At every level, Jews must push investors to leave behind fossil fuels
With Sen. Manchin blocking federal climate legislation, communities must come together to confront the crisis
Not everything has a simple explanation, but every cause has an effect. If you throw a stone into a pond, it will splash. If you pump carbon into the air, it will change the atmosphere. If you give a senator a coal company, he won’t vote for federal legislation to confront climate change.
Although Sen. Joe Manchin’s abrupt dismissal of our party’s signature climate legislation last week after months of negotiations was shocking, it wasn’t surprising. It was entirely in keeping with decades of his actions as an elected representative, protecting his own political position and his family’s waste coal business. Even though we are facing deadly record heat waves in North America, Britain, and elsewhere in Europe, businesses and politicians pretend that climate change is somehow tomorrow’s problem.
That’s simply not true. Our collective behavior over the past 30 years has caused the effects we are seeing today, and they are already egregious. This week, Britain experienced the highest temperature ever recorded there (104.4 degrees Fahrenheit) as Europe staggers under a devastating heat wave. You may already have forgotten the beginning of the summer where crops and families died in the extreme heat of the Indian subcontinent. The climate crisis not only claim lives, but is also wildly expensive: in 2021 alone it resulted in $145 billion of damage here in the U.S., up from $91 billion the year before.
Cause and effect.
So we Americans need to champion our own cause to effectively counter climate change. If we continue to extract and burn, the human and financial costs will increase exponentially. To prevent this, we need to rapidly change the incentives of a financial system that continues to pay fossil fuel companies today to hurt vulnerable communities tomorrow — and all of us next year.
We need to act at the level of community to combat climate change. That’s as true for rural communities as it is for college communities as it is for America’s Jewish communities. That’s why, with other students at Harvard in 2012, I founded Divest Harvard and we successfully moved the university’s $41.9 billion endowment away from fossil fuels. It’s why in 2018, as a Maine state senator, I sponsored the passage of the bipartisan Green New Deal for Maine that will begin to make our state sustainable. It’s why this year I’m proud to be associated with All Our Might, the new campaign from Dayenu: A Jewish Call to Climate Action.
Since the Paris Agreement was signed in 2015, the world’s top 60 global banks have invested $3.8 trillion into fossil fuels. But, unlike fossil fuel companies, investors can be forces for good and drivers of a clean energy economy — All Our Might is an audacious attempt to mobilize the American Jewish community to urge them to invest in a just and livable future.
Just as shifting Harvard’s billions will save more lives than recycling college plastic, All Our Might will save lives by urging American Jews — and the institutions they support — to think about how to apply their “might.” It’s not about helping synagogues recycle; it’s about synagogue members helping to reform a deadly aspect of the global financial system and keep fossil fuels in the ground. We believe that our community should make good on its promise to live l’dor v’dor — from generation to generation — and turn away from any investments that destroy the future.

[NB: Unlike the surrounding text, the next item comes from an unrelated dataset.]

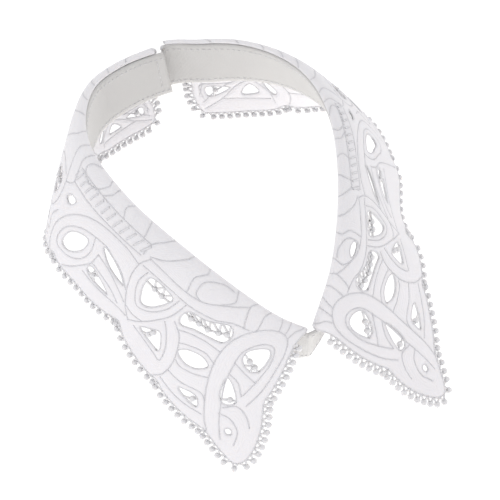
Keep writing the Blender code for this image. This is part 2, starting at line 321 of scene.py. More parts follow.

Over Passover, scores of Dayenu Circles around the country joined faith partners and the broader climate movement, pressuring major banks and investors to leave fossil fuels behind. As we move to the summer fearing now-endemic seasonal extreme weather, we are protesting at annual shareholder meetings of major financial institutions, calling these managers to account for the funds — greater than the wealth of most sovereign countries — that are being plowed into fossil fuel companies.
It took a decade to align Harvard’s endowment with climate justice before, finally, last fall the university committed to divestment. We don’t have another 10 years to convince these major financial institutions to change direction. Many of them already say that they are committed to effecting change and we need to hold them to their word.
The daily Jewish Shema prayer exhorts us to love God with all our heart, all our soul and all our might. Over the past year, we have brought heart and soul to confront the climate crisis: making thousands of calls to policymakers, paying office visits, sounding shofars in the streets, and standing shoulder to shoulder with communities on the front lines of the climate crisis.
Our representatives need to be free from financial incentives to keep poisoning us. For us to have the effect we need — of surviving and thriving — we need to support the mass divestment that can end the era of fossil fuels.
Jewish Americans must come together to create a new energy future that starts here, but helps the world: from Maine farmers suffering drought to native Louisianans whose homeland is under water; from Coloradans whose homes burned last year to Harvard stakeholders who helped move the endowment; and from the broader faith community fighting for climate justice to the specific American Jewish community.
We need to bring all our might to free ourselves from the fossil fuels that are driving this political and climate crisis.